Arabic as a Global Gatekeeper

Islam makes Arabic the language of God. This creates a hierarchy:

  • Arab Muslims access the Qur’an directly.

  • Non-Arab Muslims depend on translation and interpretation by Arab-centric scholars.

Even in non-Arab nations with centuries of Islamic history — Indonesia, Pakistan, Nigeria — prayers, Qur’anic recitation, and most theological study are in Arabic.

This isn’t linguistic diversity. It’s cultural dominance.


The Arabization of Conquered Cultures

When Islam spread beyond Arabia, it didn’t just bring theology — it brought Arab identity markers.

Persia: Persian names, clothing, and customs were gradually replaced by Islamic-Arab norms.
North Africa: Berber culture was absorbed into Arab-Islamic identity; Arabic became the dominant language.
Indonesia: Despite distance, Arab-style dress and Arabic naming conventions are now seen as “more Islamic.”

Even today, many converts are encouraged to take Arabic names and adopt Arab dress — as if Arab culture is holier than their own.


Universality Requires Cultural Adaptability — Islam Doesn’t Have It

A truly universal message adapts to local contexts without losing its core principles. Christianity, Buddhism, and even secular ideologies have localized symbols, languages, and customs across continents.

Islam? It freezes the believer in 7th-century Arabia. The “authentic” Muslim identity is modeled on Muhammad and his companions — Arab men in a specific time, place, and climate.

The result: Islam isn’t universal. It’s a religio-cultural empire that demands cultural conformity to an Arab template.

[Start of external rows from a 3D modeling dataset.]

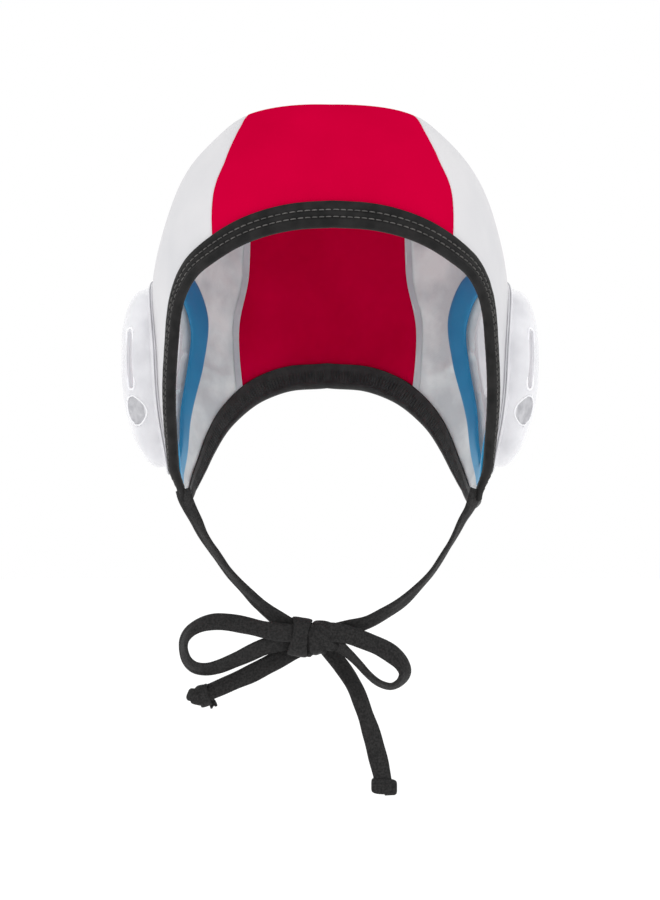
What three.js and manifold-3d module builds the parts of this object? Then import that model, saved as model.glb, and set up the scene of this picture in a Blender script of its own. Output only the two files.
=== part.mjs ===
// Water polo cap: three cloth panels, two bound edges, clear ear guards over soft rings, and a tied bow.
// Millimetres, +Z up, the face opening towards -Y. The origin is where the crown of a head touches the cloth.
// Left and right are as seen from the front, so left is -X.
import * as THREE from "three";
import { mergeVertices } from "three/addons/utils/BufferGeometryUtils.js";
import Module from "manifold-3d";

const wasm = await Module();
wasm.setup();

// Cap: outside sizes of the cloth
const CAP_HALF_WIDTH = 80;
const CAP_FRONT_REACH = 95;
const CAP_BACK_REACH = 94;
const CAP_DEPTH = 181;
const CLOTH_WALL = 1.2;
const PIECE_GAP = 0.3;

// Corners of the plan outline: 2 is an ellipse, more is squarer
const FRONT_SQUARENESS = 2.6;
const BACK_SQUARENESS = 2;

// Swell of the cloth over the ears
const EAR_SWELL = 3.5;
const EAR_SWELL_HEIGHT = 90;
const EAR_SWELL_LENGTH = 84;
const EAR_SWELL_ABOVE_EAR = 16.5;

// Ear hole, and what covers it from outside and inside
const EAR_BACK = 9.5;
const EAR_HOLE_HEIGHT = 77;
const EAR_HOLE_LENGTH = 62;
const GUARD_OVERLAP = 7;
const GUARD_ABOVE_CORNER = 9;
const GUARD_WALL = 1.8;
const GUARD_FLANGE = 3;
const GUARD_RISE = 13;
const GUARD_SQUARENESS = 2.8;
const GUARD_SLOT_LENGTH = 28;
const GUARD_SLOT_WIDTH = 4.2;
const GUARD_SLOT_SPACING = 29.5;
const GUARD_SLOT_UP = 8;
const GUARD_SLOT_SPLAY = 1.3;
const GUARD_SLOT_LEAN = 7;
const GUARD_DIMPLE_RADIUS = 7;
const GUARD_DIMPLE_DEPTH = 0.9;
const GUARD_DIMPLE_DROP = 14.5;
const GUARD_DIMPLE_SPACING = 28.5;
const RING_MARGIN = 3;
const RING_WIDTH = 10.5;
const RING_WALL = 2.2;

// Bindings folded over the cloth edges
const BINDING_LEAF = 0.8;
const BINDING_SLACK = 0.6;
const FACE_BINDING_WIDTH = 12;
const FACE_BINDING_SIDE_WIDTH = 9;
const NAPE_BINDING_WIDTH = 12.5;
const NAPE_BINDING_END_WIDTH = 8;

// Tape ties and bow
const TAPE_WIDTH = 8.6;
const TAPE_WALL = 1.9;
const KNOT_WIDTH = 24;
const KNOT_HEIGHT = 16;
const KNOT_THICKNESS = 10;
const TAIL_KNOT_LENGTH = 13;
const TAIL_KNOT_HEIGHT = 9;
const TAIL_KNOT_THICKNESS = 7;
const TAIL_FOLD_WIDTH = 12;
const TAIL_FOLD_HEIGHT = 7.5;
const TAIL_FOLD_THICKNESS = 4.4;
const TAIL_FOLD_CORNER = 1.9;
const KNOT_PINCH = 0.16;
const KNOT_PINCH_REACH = 0.3;

// Mesh fineness
const SEAM_STEPS = 24;
const FACE_CENTRE_STEPS = 5;
const FACE_SIDE_STEPS = 16;
const NAPE_CENTRE_STEPS = 5;
const NAPE_SIDE_STEPS = 12;
const PANEL_ROWS = 5;
const GUARD_STATIONS = 28;
const GUARD_ROWS = 5;
const RING_STATIONS = 28;
const TAPE_STEPS = 14;
const KNOT_SEGMENTS = 14;
const KNOT_ROWS = 8;
const DIMPLE_SEGMENTS = 14;
const SLOT_END_SEGMENTS = 4;
const FOLD_CORNER_SEGMENTS = 3;

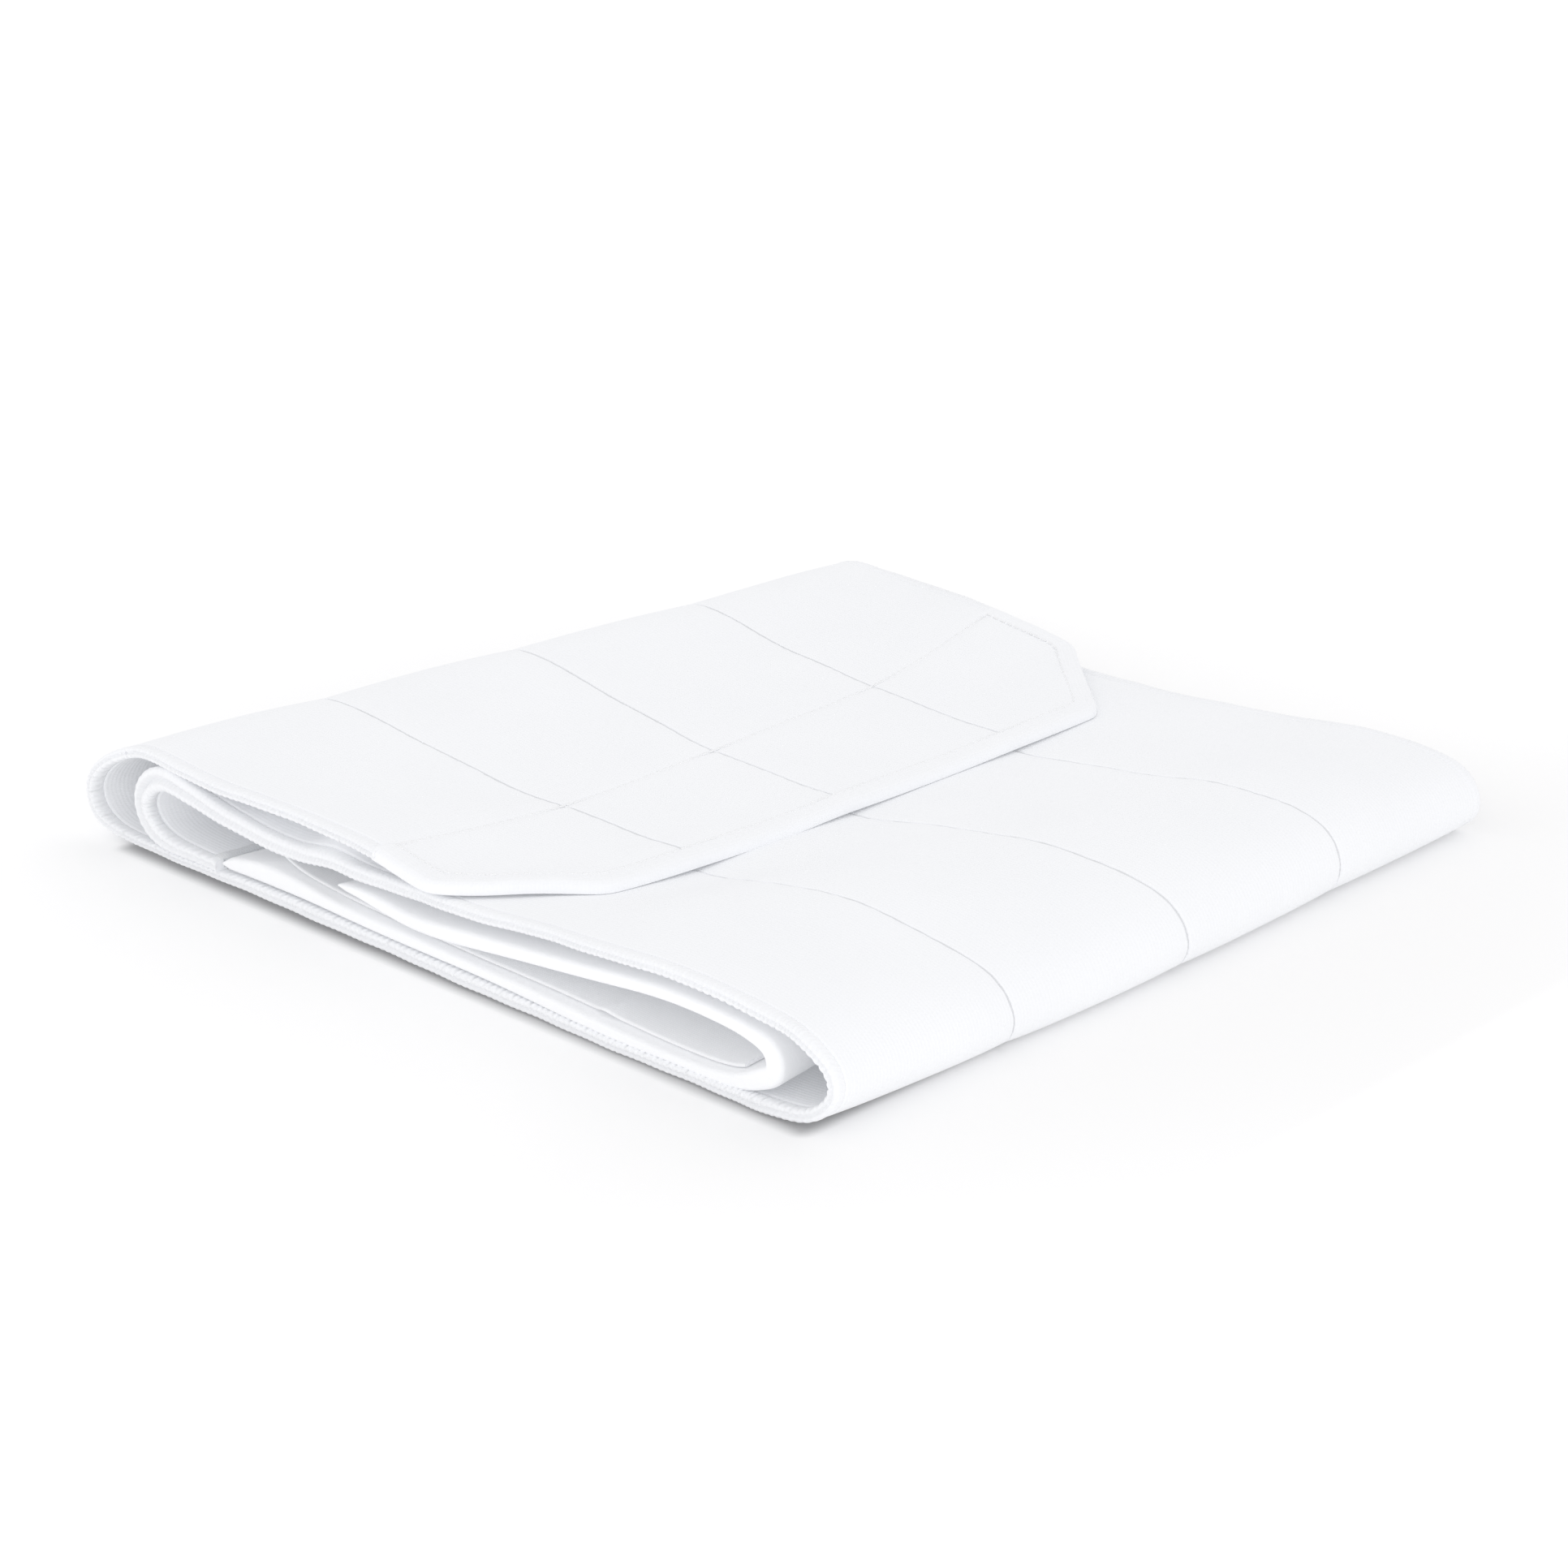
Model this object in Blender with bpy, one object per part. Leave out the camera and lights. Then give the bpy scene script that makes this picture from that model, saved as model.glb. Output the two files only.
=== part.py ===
"""Four-panel elastic body binder, rolled flat, with a hook-and-loop closing tab.

Run with:  blender --background --python part.py
Metres, +Z up.  X runs along the belt (left fold at -X, right fold at +X),
Y runs across its width, and the roll rests on Z = 0.
"""

import math

import bmesh
import bpy
import numpy as np
from mathutils import Matrix, Vector

# ------------------------------------------------------------- dimensions --
LENGTH = 0.328  # outer fold to outer fold
WIDTH = 0.305  # four 3 in panels side by side
PANELS = 4
BELT_T = 0.0036  # elastic band
PAD_T = 0.0060  # padded loop panel at the inner end
STRIP_T = 0.0012  # thin ply that lies on the padded panel
HOOK_T = 0.0014  # hook patch under the tab
GAP = 0.0003  # clearance between neighbouring pieces
LEFT_H = 0.0340  # height over the left folds
RIGHT_H = 0.0330  # height over the right folds

SEAM_W = 0.0018  # panel joining seam
SEAM_T = 0.0024
EDGE_W = 0.0030  # overlocked long edge
EDGE_T = 0.0030
STITCH_W = 0.0009  # a row of lockstitches
STITCH_T = 0.0026

FLAP_REACH = 0.190  # left fold to the end of the closing tab
FLAP_HINGE = 0.045  # left fold to the line where the flap turns up
PATCH_DEPTH = 0.061  # hook patch, from its stitch row to the tab's end
BORDER_W = 0.0080  # turned hem round the tab
CHAMFER_X = 0.0380  # bevelled corner, along the belt
CHAMFER_Y = 0.0365  # bevelled corner, across the belt

INNER_FOLD_INSET = 0.024  # inner left fold behind the outer one
VALLEY_X = 0.088  # dip of the second layer, from the left fold
PAD_START = 0.0660  # padded panel begins this far from the left fold
PAD_FOLD_INSET = 0.0200  # its right fold, behind the outer right fold
PAD_END = 0.1260  # its upper branch ends this far from the left fold
PAD_SET_BACK = 0.0020  # padded panel behind the belt's long edges
STRIP_SET_BACK = 0.0060
PAD_TOP_Z = 0.0212  # upper branch at its right fold
ARC_STEP = math.radians(15.0)

WHITE_KNIT = (0.90, 0.905, 0.90)

# ---------------------------------------------------------- derived sizes --
LEFT_X = -LENGTH / 2
RIGHT_X = LENGTH / 2
HALF_W = WIDTH / 2
PITCH = WIDTH / PANELS
TAB_END = LEFT_X + FLAP_REACH
HINGE_X = LEFT_X + FLAP_HINGE
PATCH_X = TAB_END - PATCH_DEPTH
LAYER_1 = BELT_T / 2
PAD_LOW = BELT_T + GAP + PAD_T / 2
STRIP_Z = PAD_LOW + PAD_T / 2 + GAP + STRIP_T / 2
PAD_HIGH = STRIP_Z + STRIP_T / 2 + GAP + PAD_T / 2
LAYER_2 = PAD_HIGH + PAD_T / 2 + GAP + BELT_T / 2
HOOK_Z = LAYER_2 + BELT_T / 2 + GAP + HOOK_T / 2
FLAP_Z = HOOK_Z + HOOK_T / 2 + GAP + BELT_T / 2
LEFT_TOP = LEFT_H - BELT_T / 2
RIGHT_TOP = RIGHT_H - BELT_T / 2


# ------------------------------------------------------------------ scene --
def clear_scene():
    for obj in list(bpy.data.objects):
        bpy.data.objects.remove(obj, do_unlink=True)
    for mesh in list(bpy.data.meshes):
        bpy.data.meshes.remove(mesh)
    for curve in list(bpy.data.curves):
        bpy.data.curves.remove(curve)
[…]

Conclusion — A Tribal Faith Wearing Global Clothes

Islam’s claim to universality collapses under its own weight. Its laws, rituals, sacred geography, and even its divine language are tethered to one culture in one historical moment.

To embrace Islam fully, you must embrace Arab norms — not just as tradition, but as divine command. That’s not universality. That’s cultural imperialism wrapped in a religious banner.

And in the end, Islam doesn’t transcend human culture. It enshrines one human culture and calls it God’s will.